The unusually large number of unresolved cases also raises questions about the pace and transparency of death investigations inside state facilities.

Early 2026 Trends Offer Little Reassurance

Although full-year data for 2026 is not yet available, early reports indicate at least seven inmate deaths in the first two months of the year, including deaths under active investigation. That pace suggests the underlying issues driving the 2025 spike have not yet been addressed.

Correctional officers and advocates have repeatedly pointed to chronic staffing shortages, increased inmate-on-inmate violence, delayed medical responses, and deteriorating facility conditions as compounding risk factors.

A Transparency Problem

One of the most persistent criticisms of Maryland’s prison system is how difficult it is for the public to access timely, detailed information.

The DPSCS does not publish a regularly updated, public-facing dashboard with monthly death counts, causes, or facility-level breakdowns.
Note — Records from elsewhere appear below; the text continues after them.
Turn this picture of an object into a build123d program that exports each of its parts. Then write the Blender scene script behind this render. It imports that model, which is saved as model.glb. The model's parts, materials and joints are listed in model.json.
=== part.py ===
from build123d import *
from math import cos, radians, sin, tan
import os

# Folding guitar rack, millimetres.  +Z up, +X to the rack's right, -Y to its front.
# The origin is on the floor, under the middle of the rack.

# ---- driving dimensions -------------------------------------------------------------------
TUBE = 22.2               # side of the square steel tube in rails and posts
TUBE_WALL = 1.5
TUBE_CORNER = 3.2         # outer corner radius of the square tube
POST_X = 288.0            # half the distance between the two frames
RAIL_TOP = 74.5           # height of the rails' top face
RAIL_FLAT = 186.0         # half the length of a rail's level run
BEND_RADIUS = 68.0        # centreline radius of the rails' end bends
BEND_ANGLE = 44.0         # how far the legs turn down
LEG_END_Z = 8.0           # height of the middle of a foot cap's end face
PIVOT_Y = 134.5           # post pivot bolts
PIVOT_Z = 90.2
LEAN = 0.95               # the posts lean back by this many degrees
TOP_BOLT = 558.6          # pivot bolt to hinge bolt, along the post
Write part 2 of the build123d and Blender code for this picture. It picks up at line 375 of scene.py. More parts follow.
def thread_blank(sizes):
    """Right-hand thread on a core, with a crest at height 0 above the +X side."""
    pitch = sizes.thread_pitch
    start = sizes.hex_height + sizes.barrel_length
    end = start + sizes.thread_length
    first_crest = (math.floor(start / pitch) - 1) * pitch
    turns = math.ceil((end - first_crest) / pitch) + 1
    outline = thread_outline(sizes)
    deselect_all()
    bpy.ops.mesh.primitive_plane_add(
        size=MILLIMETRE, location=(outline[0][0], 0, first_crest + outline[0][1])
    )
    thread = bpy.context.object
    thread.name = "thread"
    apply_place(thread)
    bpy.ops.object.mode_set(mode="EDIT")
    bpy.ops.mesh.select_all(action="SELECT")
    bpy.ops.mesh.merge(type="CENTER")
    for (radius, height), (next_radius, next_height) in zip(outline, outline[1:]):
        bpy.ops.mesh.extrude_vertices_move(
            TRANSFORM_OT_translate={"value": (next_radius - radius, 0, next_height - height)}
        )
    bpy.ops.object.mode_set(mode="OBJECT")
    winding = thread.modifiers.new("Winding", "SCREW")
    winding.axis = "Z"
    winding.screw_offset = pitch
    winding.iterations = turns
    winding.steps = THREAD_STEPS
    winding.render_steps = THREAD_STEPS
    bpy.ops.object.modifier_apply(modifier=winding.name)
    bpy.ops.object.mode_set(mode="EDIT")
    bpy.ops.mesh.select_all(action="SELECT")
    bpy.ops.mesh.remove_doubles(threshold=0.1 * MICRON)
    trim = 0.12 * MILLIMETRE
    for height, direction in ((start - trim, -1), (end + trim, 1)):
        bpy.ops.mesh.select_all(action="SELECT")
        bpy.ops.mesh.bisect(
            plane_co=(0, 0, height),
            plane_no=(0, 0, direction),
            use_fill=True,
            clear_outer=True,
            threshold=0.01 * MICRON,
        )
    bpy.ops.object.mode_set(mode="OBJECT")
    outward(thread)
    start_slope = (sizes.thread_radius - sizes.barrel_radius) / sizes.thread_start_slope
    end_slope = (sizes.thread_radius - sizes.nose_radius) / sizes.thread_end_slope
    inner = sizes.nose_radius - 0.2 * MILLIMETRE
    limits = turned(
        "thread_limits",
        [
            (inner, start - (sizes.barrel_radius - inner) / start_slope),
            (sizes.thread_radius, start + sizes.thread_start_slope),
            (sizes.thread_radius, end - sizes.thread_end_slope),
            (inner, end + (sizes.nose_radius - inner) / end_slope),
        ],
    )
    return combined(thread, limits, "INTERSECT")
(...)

Instead, information is pieced together through federal reporting requirements, State Police investigations, and media requests.
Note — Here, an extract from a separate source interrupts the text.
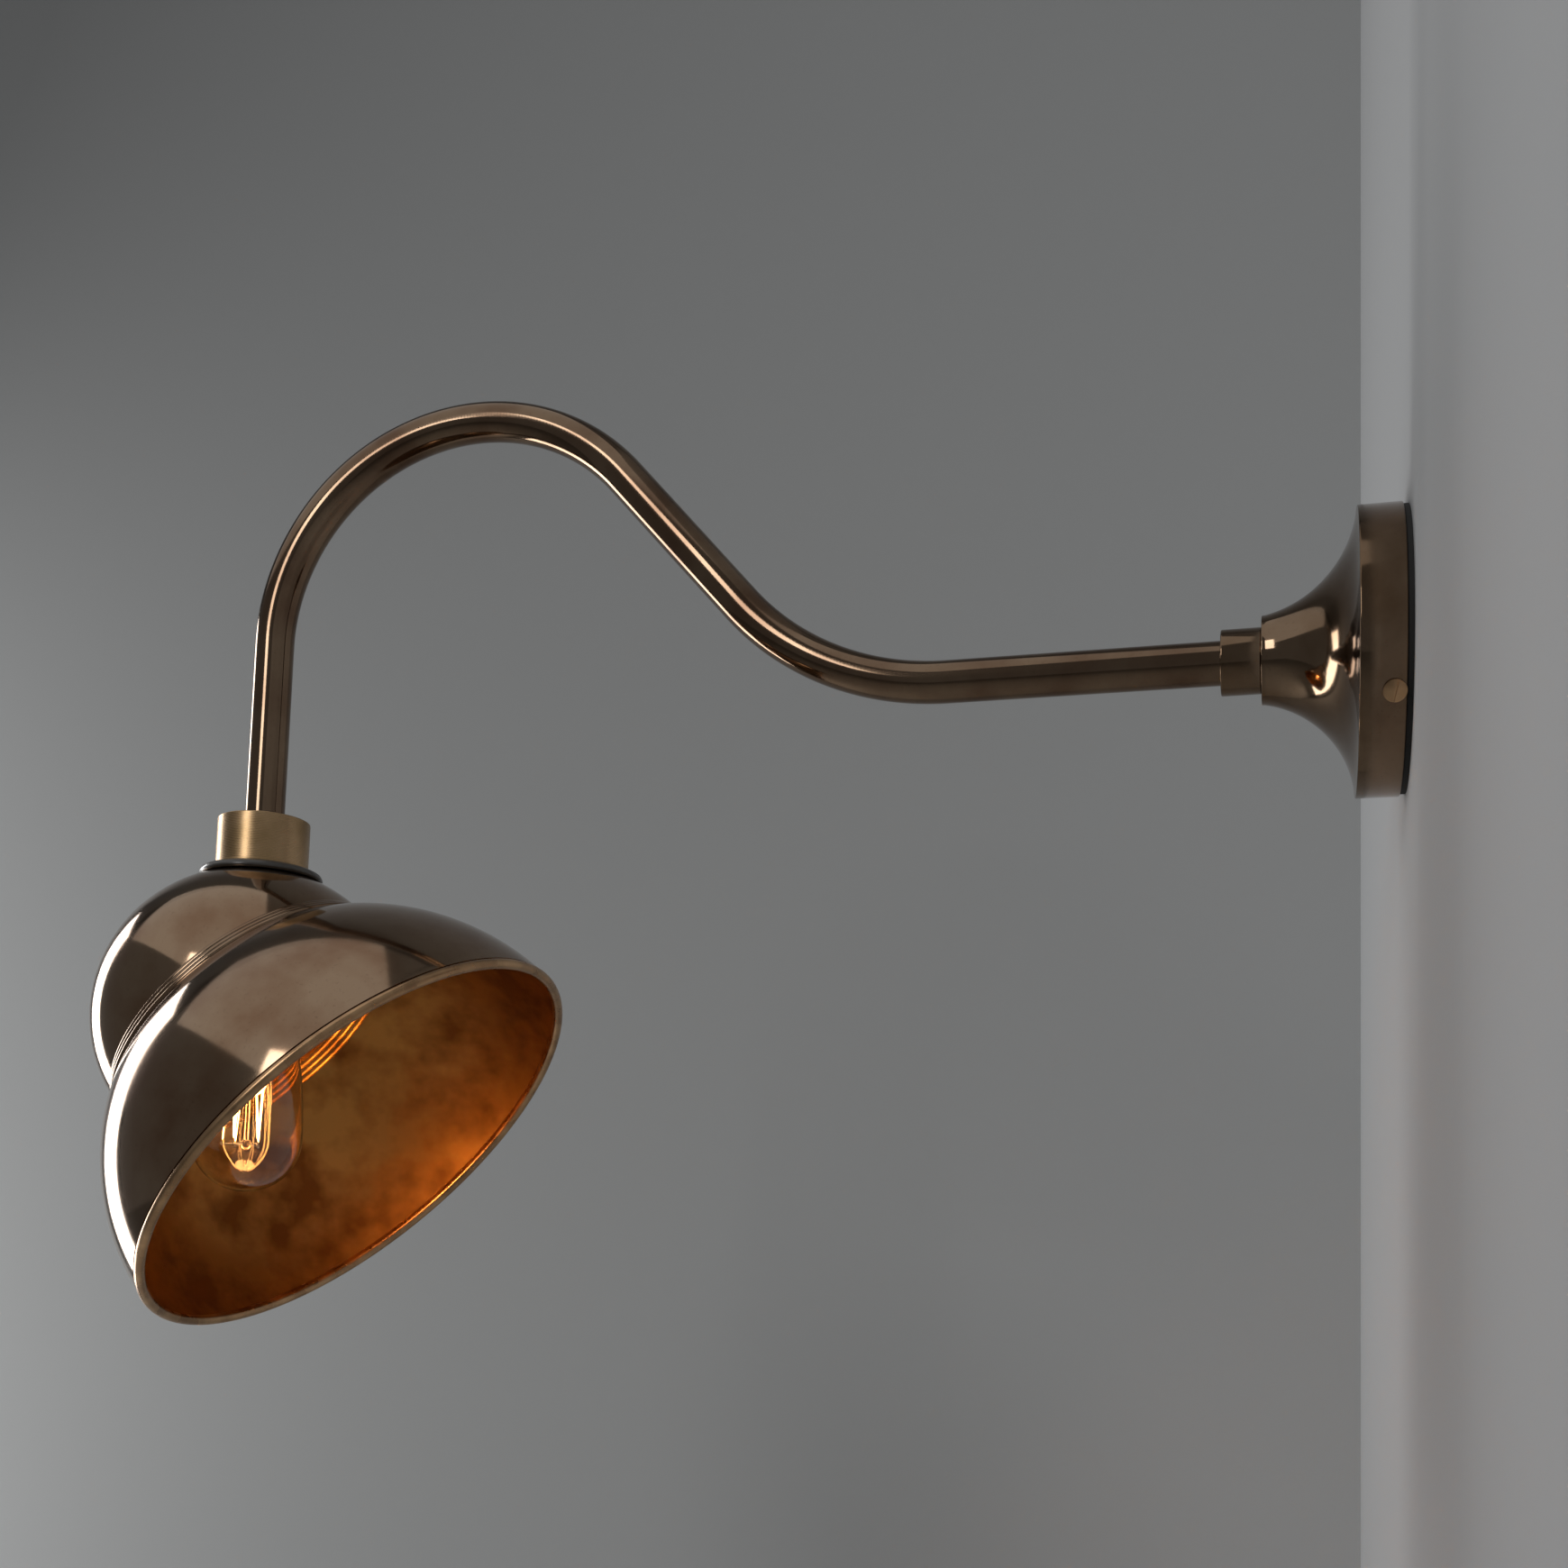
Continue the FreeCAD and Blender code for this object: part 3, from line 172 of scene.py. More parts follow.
def piece(name, grids, finishes, body, nodes, closed=False, finish_of_ring=None, sharp=40):
    """A named mesh from grids of points, riding on a body in place of CAD nodes.

    A grid is rings x points: each ring closes on itself, quads join it to the next ring, and
    in a closed grid the last ring joins the first. Poles are rings of one repeated point, and
    merging them closes the surface.
    """
    points, faces, marks, base = [], [], [], 0
    for grid in grids:
        rings, steps = grid.shape[:2]
        row = np.arange(rings if closed else rings - 1)[:, None]
        column = np.arange(steps)[None, :]
        after_row = (row + 1) % rings
        after_column = (column + 1) % steps
        quads = np.stack([row * steps + column, row * steps + after_column,
                          after_row * steps + after_column, after_row * steps + column], axis=2)
        faces.append(quads.reshape(-1, 4) + base)
        ring_marks = np.zeros(len(row), int) if finish_of_ring is None else finish_of_ring[:len(row)]
        marks.append(np.repeat(ring_marks, steps))
        points.append(grid.reshape(-1, 3) * MM)
        base += rings * steps
    mesh = bpy.data.meshes.new(name)
    mesh.from_pydata(np.concatenate(points).tolist(), [], np.concatenate(faces).tolist())
    mesh.polygons.foreach_set("material_index", np.concatenate(marks).astype(np.int32))
    work = bmesh.new()
    work.from_mesh(mesh)
    bmesh.ops.remove_doubles(work, verts=work.verts, dist=0.002 * MM)
    bmesh.ops.recalc_face_normals(work, faces=work.faces)
    work.to_mesh(mesh)
    work.free()
    mesh.polygons.foreach_set("use_smooth", np.ones(len(mesh.polygons), bool))
    mesh.set_sharp_from_angle(angle=math.radians(sharp))
    for finish in finishes:
        mesh.materials.append(finish)
    thing = bpy.data.objects.new(name, mesh)
    bpy.context.scene.collection.objects.link(thing)
    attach(thing, body)
    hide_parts(*nodes)
    return thing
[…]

For a system that exercises total control over the lives of those in its custody, this lack of readily accessible data undermines public confidence and makes meaningful oversight harder.

Accountability Without Excuses

None of this minimizes the complexity of managing a prison system—or the fact that incarcerated populations often include individuals with serious health issues. But the state has an absolute responsibility to ensure basic safety, adequate medical care, and credible investigations when deaths occur behind bars.

Maryland’s political leadership has emphasized criminal justice reform, decarceration, and equity initiatives. Those goals, however, ring hollow if people are dying at accelerating rates inside state-run facilities, with limited public explanation and slow-moving accountability.

What Comes Next

As additional 2026 data emerges, lawmakers and oversight bodies should demand:

  • Clear, timely public reporting of inmate deaths and causes
  • Independent review of homicide investigations and delayed classifications
  • Staffing and safety assessments at high-incident facilities
  • Transparency around medical response times and care standards

Incarceration is a punishment imposed by the courts—not a death sentence administered by neglect. Until Maryland confronts the numbers honestly and publicly, questions about who is responsible—and why this continues to happen—will only grow louder.


What the Law Requires

The Death in Custody Reporting Act (DCRA)

The Death in Custody Reporting Act is a federal law that requires states to track and report every death that occurs while a person is in government custody, including state prisons, local jails, and during law-enforcement interactions.

Under the law, states must:

  • Report all deaths in custody to the U.S. Department of Justice, including:
    • Deaths in state prisons and local jails
    • Deaths during arrest, transport, or detention
  • Provide basic details for each death, such as:
    • Date and location
    • Demographic information
    • Manner of death (natural causes, homicide, suicide, accident, or pending)
  • Maintain accuracy and timeliness in reporting through designated state agencies

Enforcement mechanism:

  • States that fail to substantially comply risk losing a portion of their federal criminal justice grant funding (Byrne JAG funds).
  • Compliance is largely self-reported, with limited real-time federal auditing.

What the law does not require:

  • Public, real-time dashboards or monthly updates
  • Detailed narrative explanations of deaths
  • Facility-level transparency beyond basic reporting fields
  • Independent investigations by the federal government

Why this matters in Maryland:

Maryland’s prison death data is often released months later, aggregated, and difficult for the public to access without media or records requests. While the state may technically comply with federal reporting requirements, the absence of proactive public disclosure limits accountability—especially amid a sharp rise in inmate deaths.

Bottom line:
The Death in Custody Reporting Act sets a minimum floor for transparency, not a ceiling. States can comply with the letter of the law while still leaving the public in the dark.